The language, of course, is a bit much — I was eighteen and emotional — but the sentiment it carries is true enough. I came to enjoy cricket because it made me feel like a part of something bigger than myself. But even in that form, while better than hero worship, it was still tied back to me, my headspace. It took a few more birthdays, and forced time away from the sport before I could detach cricket from my personhood, and see it for what it really was — a spectacle of human talent — what philosophers (since when do they talk about sport, anyway) call the ‘purist’ form of spectatorship:
Purists derive aesthetic pleasure from good play. They appreciate a virtuoso performance irrespective of the performer, that is, irrespective of which team or athlete delivers it (Dixon, 2016). […] For purists, a proper appreciation of the spectacle is paramount, and allegiance to a particular team threatens to undermine a proper appreciation of sport.

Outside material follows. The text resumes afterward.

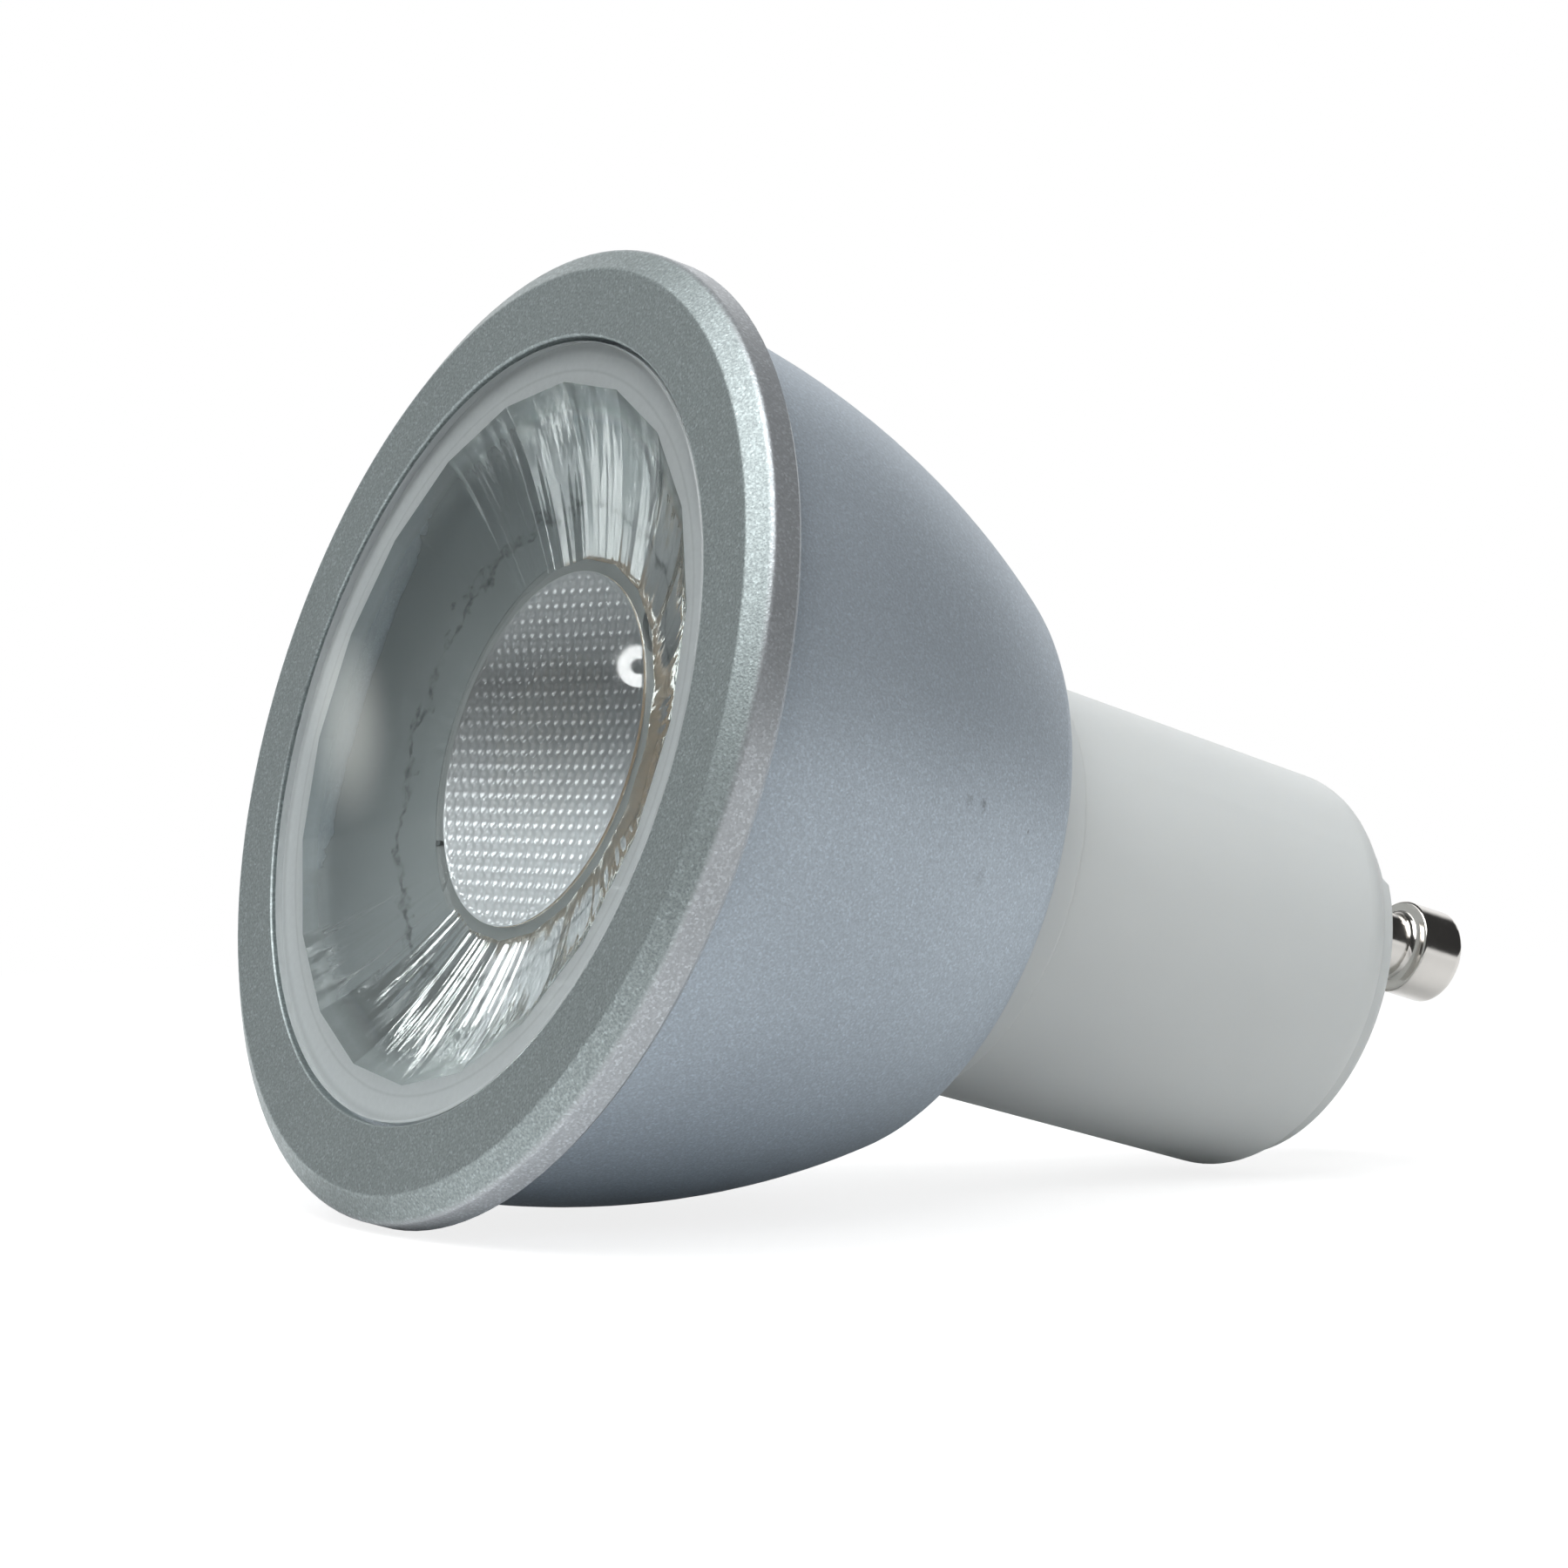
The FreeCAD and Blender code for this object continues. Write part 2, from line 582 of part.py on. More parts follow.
def film_capacitor():
    body = block(FILM_WIDTH, FILM_DEPTH, FILM_HEIGHT, -FILM_OFFSET, CIRCUIT_FACE, FILM_Z)
    return body.makeFillet(0.5, [e for e in body.Edges if e.BoundBox.YMax > CIRCUIT_FACE + 0.1])


def fuse_resistor():
    body = Part.makeCylinder(FUSE_RADIUS, FUSE_LENGTH, V(-FUSE_LENGTH / 2, 0, 0), V(1, 0, 0))
    body = body.makeFillet(0.35, body.Edges)
    return moved(body, 0, CIRCUIT_FACE + SLIDE + FUSE_RADIUS, FUSE_Z + FUSE_RADIUS)


def electrolytic_capacitor():
    """The can, with its rolled-in groove near the seal."""
    groove_z = ELECTROLYTIC_Z + 1.4
    can = turned(
        (0, ELECTROLYTIC_Z),
        (ELECTROLYTIC_RADIUS, ELECTROLYTIC_Z, 0.3),
        (ELECTROLYTIC_RADIUS, groove_z),
        (ELECTROLYTIC_RADIUS - 0.4, groove_z + 0.4),
        (ELECTROLYTIC_RADIUS, groove_z + 0.8),
        (ELECTROLYTIC_RADIUS, ELECTROLYTIC_Z + ELECTROLYTIC_LENGTH, 0.4),
        (0, ELECTROLYTIC_Z + ELECTROLYTIC_LENGTH),
    )
    return moved(can, 0, CIRCUIT_FACE + SLIDE + ELECTROLYTIC_RADIUS)


def inductor_y():
    return -(CIRCUIT_FACE + SLIDE + INDUCTOR_RADIUS)


def inductor_core():
    """The ferrite drum."""
    end_z = INDUCTOR_Z + INDUCTOR_LENGTH
    drum = turned(
        (0, INDUCTOR_Z),
        (INDUCTOR_RADIUS, INDUCTOR_Z, 0.2),
        (INDUCTOR_RADIUS, INDUCTOR_Z + INDUCTOR_FLANGE),
        (INDUCTOR_CORE_RADIUS, INDUCTOR_Z + INDUCTOR_FLANGE),
        (INDUCTOR_CORE_RADIUS, end_z - INDUCTOR_FLANGE),
        (INDUCTOR_RADIUS, end_z - INDUCTOR_FLANGE),
        (INDUCTOR_RADIUS, end_z, 0.2),
        (0, end_z),
    )
    return moved(drum, 0, inductor_y())


def inductor_winding():
    """The copper winding between the drum's flanges."""
    low = INDUCTOR_Z + INDUCTOR_FLANGE
    high = INDUCTOR_Z + INDUCTOR_LENGTH - INDUCTOR_FLANGE
    outer = INDUCTOR_RADIUS - WINDING_SPARE
    coil = turned((INDUCTOR_CORE_RADIUS, low), (outer, low, 0.3), (outer, high, 0.3),
                  (INDUCTOR_CORE_RADIUS, high))
    return moved(coil, 0, inductor_y())


def driver_chip():
    return block(*CHIP_SIZE, 0, -CIRCUIT_FACE - CHIP_SIZE[1], CHIP_Z)


def bridge_rectifier():
    return block(*RECTIFIER_SIZE, 0, -CIRCUIT_FACE - RECTIFIER_SIZE[1], RECTIFIER_Z)


def led_lead(side):
    """A wire from its solder bead on the emitter board to the front of the driver board."""
    bead_z = BOARD_Z - LEAD_BEAD_HEIGHT
    wire = rod(LEAD_RADIUS, BOARD_Z, FILM_Z - 2 * SLIDE, side * LEAD_OFFSET, LEAD_SIDE)
    bead = rod(LEAD_BEAD_RADIUS, bead_z, BOARD_Z, side * LEAD_OFFSET, LEAD_SIDE)
    return wire.fuse(bead)


def input_lead(side):
    """A wire from the rear of the driver board to the tail of a contact pin."""
    low_z = CIRCUIT_END_Z - INPUT_LEAD_LAP
    return rod(LEAD_RADIUS, low_z, PIN_TAIL_Z, side * PIN_SPACING / 2, LEAD_SIDE)


NODES = {
    "front_bezel": front_bezel(),
    "lens_optic": lens_optic(),
    "led_holder": led_holder(),
    "led_board": led_board(),
    "led_emitter": led_emitter(),
    "led_dam": led_dam(),
    "thermal_pad": thermal_pad(),
    "heat_plate": heat_plate(),
    "heat_sink": heat_sink(),
    "base_shell": base_shell(),
    "contact_pin_left": contact_pin(-1),
    "contact_pin_right": contact_pin(1),
    "holder_screws": pair(holder_screw),
    "base_screws": pair(base_screw),
    "driver_board": driver_board(),
    "film_capacitor": film_capacitor(),
    "fuse_resistor": fuse_resistor(),
    "electrolytic_capacitor": electrolytic_capacitor(),
    "inductor_core": inductor_core(),
    "inductor_winding": inductor_winding(),
    "driver_chip": driver_chip(),
    "bridge_rectifier": bridge_rectifier(),
    "led_lead_left": led_lead(-1),
    "led_lead_right": led_lead(1),
    "input_lead_left": input_lead(-1),
    "input_lead_right": input_lead(1),
}

os.makedirs("parts", exist_ok=True)
for name, shape in NODES.items():
    shape.exportStep("parts/" + name + ".step")
    print(name, "solids", len(shape.Solids), "valid", shape.isValid(), "volume", round(shape.Volume, 1))
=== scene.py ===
import math
import bpy
import numpy as np
from mathutils import Matrix, Vector


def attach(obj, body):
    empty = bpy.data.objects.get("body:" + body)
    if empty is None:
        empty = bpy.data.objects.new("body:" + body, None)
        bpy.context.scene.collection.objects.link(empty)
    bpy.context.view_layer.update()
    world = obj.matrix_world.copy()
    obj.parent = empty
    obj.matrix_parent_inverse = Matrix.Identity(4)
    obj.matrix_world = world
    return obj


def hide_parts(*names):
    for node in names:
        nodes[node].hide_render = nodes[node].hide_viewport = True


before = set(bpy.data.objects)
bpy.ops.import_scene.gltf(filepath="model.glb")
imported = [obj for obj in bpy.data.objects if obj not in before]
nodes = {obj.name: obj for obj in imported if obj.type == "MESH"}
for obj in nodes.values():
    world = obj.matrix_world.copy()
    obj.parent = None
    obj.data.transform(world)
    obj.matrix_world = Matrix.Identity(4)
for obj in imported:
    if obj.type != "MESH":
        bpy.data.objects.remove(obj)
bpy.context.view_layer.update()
MM = 0.001

# Lens sizes: a round front plate, a wall of flat facets, and a recess in the tail whose ceiling has
# the honeycomb. Radii and heights are in millimetres.
PLATE_Z, LEDGE_Z, TAIL_Z, CEILING_Z = 0.12, 1.34, 10.32, 9.92
PLATE_R, PLATE_ROUND = 20.05, 0.13
WALL_FRONT_R, TAIL_R, RECESS_R, WALL_BULGE = 18.1, 9.9, 9.2, 0.9
FACETS, FACET_TURN, CORNER_CUT = 20, math.radians(1.0), 0.05
CORNERS = 2 * FACETS
CROWN, PILLOW_FADE = -0.35, 0.25
CELL, PILLOW, CELL_TURN = 0.88, 0.20, math.radians(38.0)
PLATE_POINTS, ROUND_ROWS, WALL_ROWS = 240, 8, 24
RECESS_POINTS, CEILING_ROWS = 360, 120

# Camera. The model's Z axis is the bulb's optical axis, so the camera is rolled to show the bulb
# lying on its side as in the photograph.
CAMERA_MM = Vector((148.885, 156.345, -109.656))
RIGHT = Vector((0.552529, 0.147515, 0.820336))
UP = Vector((0.581317, -0.773527, -0.252442))
TOWARDS = Vector((0.597313, 0.616357, -0.513149))
CENTRE_MM = Vector((0.0, 0.0, 26.0))

camera_data = bpy.data.cameras.new("camera")
camera_data.sensor_width = 36.0
camera_data.lens = 112.0
camera_data.shift_y = 0.05
camera_data.clip_start = 0.01
camera = bpy.data.objects.new("camera", camera_data)
bpy.context.scene.collection.objects.link(camera)
turn = Matrix((RIGHT, UP, TOWARDS)).transposed().to_4x4()
camera.matrix_world = Matrix.Translation(CAMERA_MM * MM) @ turn
bpy.context.scene.camera = camera


# Lamps
def at(right, up, towards):
    """A point in metres, from millimetres along the picture's own axes."""
    return (CENTRE_MM + RIGHT * right + UP * up + TOWARDS * towards) * MM


def soft_light(name, place, width, height, watts):
    """A rectangular lamp that points at the middle of the bulb."""
    data = bpy.data.lights.new(name, "AREA")
    data.shape = "RECTANGLE"
    data.size = width * MM
    data.size_y = height * MM
    data.energy = watts
    lamp = bpy.data.objects.new(name, data)
    bpy.context.scene.collection.objects.link(lamp)
    lamp.location = place
    lamp.rotation_euler = (at(0, 0, 0) - place).to_track_quat("-Z", "Y").to_euler()


soft_light("top", at(-40, 600, 250), 620, 460, 2.7)
soft_light("left", at(-395, 545, 190), 520, 520, 1.9)
soft_light("back", at(-390, 528, -175), 200, 200, 0.2)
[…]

But through it all, irrespective of how I’ve chosen to relate to the sport on the whole, I’ve been irresistibly, unfailingly drawn by what I’ve named paroxysmal brilliance. Sport allows it — it doesn’t demand an endless uninterrupted stream of excellence. It rewards the select few that are able to accomplish it, sure, but at least to me, going off of twelve years of spectatorship, sport is defined more by the singular episodes. Seven wickets at Lord’s, 2014. First hour of play at Trent Bridge, 2015. 82 runs, Mohali, 2016. 171 runs, Derby, 2017. Run-out, Lord’s, 2019. 135*, Headingley, 2019. Gabba, 2021. An entire career of thirties and forties would be overwritten by a few brilliant hours at the crease. A few brilliant hours, of course, that you’ve worked decades for. I watch cricket seeking out those episodes — not just because they fill me with enough joy to last a year, but because their occurrence in itself is testament to years of mastery and faith. And in seeking those out in sport, over time, I have also sought them for myself. Not in its literal form— me playing sport is a possibility that mustn’t even be afforded an imagining — but yes, of course, I want the paroxysms for myself. Not for posterity. Not because I’d like people to talk about it. Simply because I can’t think of another incentive to go through the motions of life. I’d rather not make it through one week after another if I’m not taking the odd six wickets that the world pauses to take in. That I pause to take in. But six wickets in the middle of a test match where the batting team’s at 245-2 with a lead of 100 will do. I don’t want the four hundred wickets that takes me to the leaderboard.
Paroxysmally extraordinary. It’s more sustainable for an undiagnosed perfectionist, anyway — and it keeps life interesting. You never know when the first of the six wickets is coming. Or if it’ll take the inside or outside edge. Take guard.